Mitigating Spend Risk with Programmable Commercial Card Controls
The traditional method of controlling spend involved monthly ceilings and a prayer that employees followed the handbook. Modern commercial cards replace policy manuals with programmable logic.
Instead of a blanket $5,000 limit, finance teams can now issue cards with granular, "hard" constraints. A card assigned to a marketing manager can be restricted to only work with "Advertising Services" (Google, Meta, LinkedIn) and be capped at a specific daily amount. If that card is attempted at a gas station or a restaurant, the transaction is automatically declined before it ever hits the ledger.
This "precision policy enforcement" allows finance teams to decentralize purchasing.
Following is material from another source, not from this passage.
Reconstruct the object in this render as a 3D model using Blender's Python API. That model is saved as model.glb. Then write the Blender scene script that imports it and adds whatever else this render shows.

When the "guardrails" are baked into the card itself, department heads can be given autonomy to manage their budgets without the finance team becoming a bottleneck or a "police force."
Integrating Commercial Cards into the B2B Procurement Stack
The true power of commercial cards is realized when they move beyond individual employee use and into the procurement stack. This is most evident in the rise of virtual cards.
A virtual card acts as a secure, digital-only payment token. For a company managing dozens of SaaS subscriptions or complex logistics vendors, the logic of "one card, one vendor" is a game-changer for security and organization. If an AWS account is compromised, you only need to cancel the specific virtual card tied to that account, rather than re-issuing a physical card that 15 other vendors are also charging.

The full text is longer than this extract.